You Can’t Win...by Jack Black (1926)

This is a fabulous read, a very entertaining and exciting memoir of an outlaw. I loved it enormously and I offered it to Sweetheart as a birthday gift. Any man will love this memoir. Jack Black has a storytelling talent that keeps us going all the way through the book’s 470 pages.

Thomas Callaghan, aka Jack Black, born in 1871, lost his mother young and was entrusted by his father to nuns to take care of his education. When he leaves the convent, he becomes fascinated by the criminal underworld about which he devours newspaper articles and stories. This young man of 14 years of age falls in love with this life on the margins of society that provides intense freedom.

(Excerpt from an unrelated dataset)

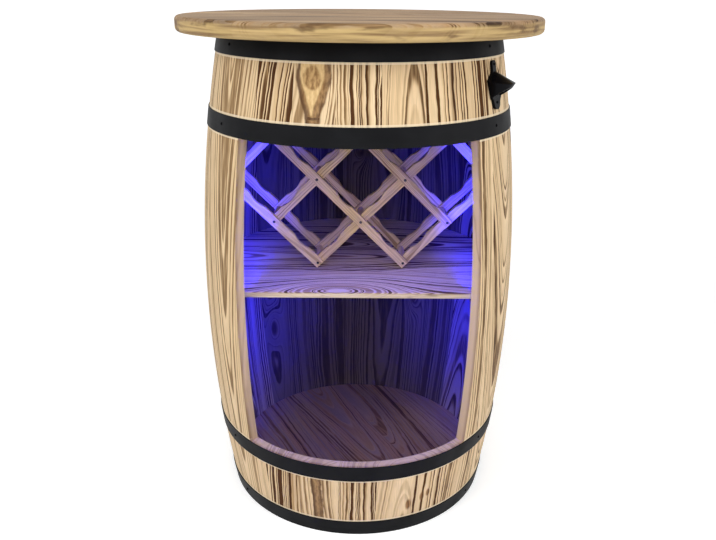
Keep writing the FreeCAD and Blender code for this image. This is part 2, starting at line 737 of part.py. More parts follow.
def make_top_strip():
    """The strip along the top of the opening, from one side strip to the other."""
    body = new_body("led_top")
    half = "(%s + %s)" % (OPENING_ANGLE, along_wall("led_setback + led_width"))
    tape = outlined(body, "led_top_tape", "XZ_Plane",
                    strip_section(STRIP_TOP, STRIP_TOP + " + led_width", "led_thickness", "0"))
    turn(body, tape, "2 * " + half)
    chip = outlined(body, "led_top_chip", "XZ_Plane",
                    chip_section(STRIP_TOP + " + (led_width - chip_size) / 2"))
    first = turn(body, chip, along_wall("chip_size"))
    count = int(number("2 * %s / %s" % (half, along_wall("chip_pitch"))))
    sweep = "%d * %s" % (count - 1, along_wall("chip_pitch"))
    pattern_around(body, first, (origin_feature(body, "Z_Axis"), [""]), sweep, count)
    face_angle(body, "0 - " + half)
    return body


def make_lead():
    """The strip's flat lead, along the wall under the shelf to the controller."""
    body = new_body("led_lead")
    bottom = LEAD_TOP + " - lead_width"
    section = outlined(body, "led_lead_section", "XZ_Plane",
                       strip_section(bottom, LEAD_TOP, "led_thickness", "0"))
    start = "(%s + %s)" % (STRIP_ANGLE, along_wall("led_width / 2"))
    end = "(controller_angle - %s)" % along_wall("controller_width / 2")
    turn(body, section, "%s - %s" % (end, start))
    face_angle(body, start)
    return body


def make_lighting():
    strips = []
    for name, side in (("led_left", "-1"), ("led_right", "1")):
        strip = make_side_strip(name)
        face_angle(strip, "%s * %s" % (side, STRIP_ANGLE))
        strips.append(strip)
    group("led_strip", strips + [make_top_strip(), make_lead()])

    box = doc.addObject("Part::Box", "led_controller")
    box.setExpression("Length", bound("controller_width"))
    box.setExpression("Width", bound("controller_depth"))
    box.setExpression("Height", bound("controller_height"))
    upright = "(shelf_height - controller_drop - controller_height / 2)"
    narrowest = "min(%s; %s)" % (wall(upright, "led_thickness"),
                                 wall(upright + " + controller_height", "led_thickness"))
    corner = "(sqrt(%s^2 - (controller_width / 2)^2) - controller_gap)" % narrowest
    back = inward_place("controller_angle", corner, upright)
    turned = Placement(back.Base, Rotation(Vector(0, 0, 1), number("controller_angle")))
    box.Placement = turned.multiply(Placement(Vector(-number("controller_width") / 2, 0, 0), Rotation()))
    register(box, "led_controller")

    grommet = new_body("cable_grommet")
    neck = "stave_thickness + 2 * grommet_slack"
    section = outlined(grommet, "grommet_section", "XZ_Plane", [
        ("grommet_hole_radius", "grommet_flange_height"),
        ("grommet_flange_radius", "grommet_flange_height"), ("grommet_flange_radius", "0"),
        ("grommet_neck_radius", "0"), ("grommet_neck_radius", "0 - (%s)" % neck),
        ("grommet_flange_radius", "0 - (%s)" % neck),
        ("grommet_flange_radius", "0 - (%s) - grommet_flange_height" % neck),
        ("grommet_hole_radius", "0 - (%s) - grommet_flange_height" % neck)])
    turn(grommet, section)
    grommet.Placement = grommet_place()
    register(grommet, "cable_grommet")


# ------------------------------------------------------------- bottle opener

def hood_section(body, name, height, tilt, half, reach):
    """A round-nosed section of the hood from the plate outwards, tilted down towards the nose."""
    sketch = new_sketch(body, name, "XY_Plane")
    sketch.AttachmentOffset = Placement(
        Vector(0, 0, number(height)), Rotation(Vector(1, 0, 0), number(tilt)))
    radius = "(((%s)^2 + (%s)^2) / (2 * (%s)))" % (half, reach, reach)
    nose = (radius, "0", "%s - (%s)" % (radius, reach))
    draw_outline(sketch, [("0 - (%s)" % half, "0", nose), ("0", "0 - (%s)" % reach, nose), (half, "0")])
    return sketch


def loft(body, kind, sections):
    feature = body.newObject("PartDesign::" + kind, sections[0].Name + "_lofted")
    feature.Profile = sections[0]
    feature.Sections = sections[1:]
    feature.Ruled = True
    body.Tip = feature
    return feature


def hood_sections(body, name, inset, drop):
    """The hood's roof, widest edge and foot, inset by a wall; the foot of a hollow runs lower."""
    return [hood_section(body, name + "_roof", "hood_top - %s" % inset, "0",
                         "upper_lobe_radius - " + inset, "hood_top_reach - " + inset),
            hood_section(body, name + "_edge", "hood_edge - %s" % inset, "hood_tilt",
                         "hood_width / 2 - " + inset, "hood_reach - " + inset),
            hood_section(body, name + "_foot", "0 - hood_foot - " + drop, "0",
                         "hood_foot_width / 2 - " + inset, "hood_foot_reach - " + inset)]


def make_opener():
    """Wall opener, drawn upright with its back on the XZ plane and its hood towards -Y."""
    body = new_body("bottle_opener")
    loft(body, "AdditiveLoft", hood_sections(body, "hood", "0", "hood_wall"))
    loft(body, "SubtractiveLoft", hood_sections(body, "hollow", "hood_wall", "2 * hood_wall"))
    rim = outlined(body, "opener_rim", "YZ_Plane", [
        ("0 - opener_plate_thickness", "0 - hood_foot"), ("0 - 2 * hood_reach", "hood_foot - 2 * hood_lip"),
        ("0 - 2 * hood_reach", "0 - 2 * hood_foot"), ("0 - opener_plate_thickness", "0 - 2 * hood_foot")])
    cut = body.newObject("PartDesign::Pocket", "opener_rim_cut")
    cut.Profile = rim
    cut.Midplane = True
    cut.setExpression("Length", bound("2 * hood_width"))
    body.Tip = cut
    upper = ("upper_lobe_radius", "0", "upper_lobe_rise")
    lower = ("lower_lobe_radius", "0", "0 - lower_lobe_drop")
    right = [("upper_lobe_radius", "upper_lobe_rise"), ("upper_lobe_radius", "hood_top"),
             ("hood_width / 2", "hood_edge"), ("plate_waist_width / 2", "0 - plate_waist_drop"),
             ("hood_foot_width / 2", "0 - hood_foot"), ("lower_lobe_radius", "0 - lower_lobe_drop")]
    left = [("0 - " + x, z) for x, z in reversed(right)]
    plate = outlined(body, "opener_plate", "XZ_Plane", (
        right[:-1] + [right[-1] + (lower,), ("0", "0 - lower_lobe_drop - lower_lobe_radius", lower)]
        + left[:-1] + [left[-1] + (upper,), ("0", "upper_lobe_rise + upper_lobe_radius", upper)]))
    pad(body, plate, "opener_plate_thickness")
    tooth = outlined(body, "opener_tooth", "XZ_Plane", [
        ("0 - tooth_width / 2", "0 - tooth_height"), ("tooth_width / 2", "0 - tooth_height"),
        ("tooth_width / 2", "0"), ("0 - tooth_width / 2", "0")])
    pad(body, tooth, "opener_plate_thickness + tooth_reach")
    body.Placement = opener_place()
    screws = holes_at(opener_screw_places(), "black_screw_radius", "2 * opener_plate_thickness")
    register(drilled("bottle_opener", body, screws), "bottle_opener")


# ------------------------------------------------------------ build and write

def check(node):
    """Stop if an object failed or a sub-part's shape is missing or not valid."""
    if "Invalid" in node.State or "Error" in node.State:
        raise RuntimeError("%s failed: %s" % (node.Label, node.State))
    if node in subparts and (node.Shape.isNull() or not node.Shape.isValid()):
        raise RuntimeError("%s has no valid shape" % node.Label)


make_staves()
make_hoops()
make_heads()
make_tabletop()
make_shelf()
make_shelf_cleats()
make_screws()
make_rack()
make_lighting()
make_opener()
doc.recompute()

for item in doc.Objects:
    check(item)
os.makedirs("parts", exist_ok=True)
for item in subparts:
    item.Shape.exportStep("parts/%s.step" % item.Label)
print("%d sub-parts, %d solids" % (len(subparts), sum(len(item.Shape.Solids) for item in subparts)))
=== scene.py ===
"""Looks of the barrel bar cabinet: flamed and brushed pine, black hoops, blue LED light inside.

The frame is the model's own: metres, origin on the ground at the barrel's axis, +Z up, the open
front towards -Y. Angles around the barrel are counted from the front, positive towards +X.
"""

import math

import bpy
from mathutils import Matrix, Vector


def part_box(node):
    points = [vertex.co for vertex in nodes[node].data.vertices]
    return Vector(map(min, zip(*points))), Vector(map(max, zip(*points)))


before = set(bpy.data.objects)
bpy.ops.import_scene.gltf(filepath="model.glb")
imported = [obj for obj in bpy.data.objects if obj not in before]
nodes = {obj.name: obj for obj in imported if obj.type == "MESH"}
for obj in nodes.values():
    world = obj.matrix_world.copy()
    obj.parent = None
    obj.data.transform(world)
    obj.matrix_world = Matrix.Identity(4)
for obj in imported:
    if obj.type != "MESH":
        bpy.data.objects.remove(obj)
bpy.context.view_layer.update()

STAVE_COUNT = 24
STAVE_TURN = math.radians(360 / STAVE_COUNT)
STAVE_THICKNESS = 0.015
# The staves' outer face bulges most at this height and radius, and bends with the profile radius.
BULGE_RADIUS = 0.250
BULGE_HEIGHT = 0.350
PROFILE_RADIUS = 1.970

OPENING_BOTTOM = 0.138
OPENING_TOP = 0.616


# ------------------------------------------------------------------ node bench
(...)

In this magnificent memoir, Jack takes us with him on an exciting journey into the underground life where we get to know hobos, men who cross North America on freight trains. Petty larceny and arrests for vagrancy end up making him meet the brotherhood of the Johnsons, thieves with a strict code of honour based on mutual aid and join the ranks of the yeggs (safe crackers) and other burglars.

A reformed Jack Black became archivist for a San Francisco newspaper and wrote his memoir of thirty years of sometimes successful, but far more often aborted crimes, unwavering, unbreakable friendships and betrayals, addiction to opium, and, of course, fifteen years in prisons, from Canada to Folsom.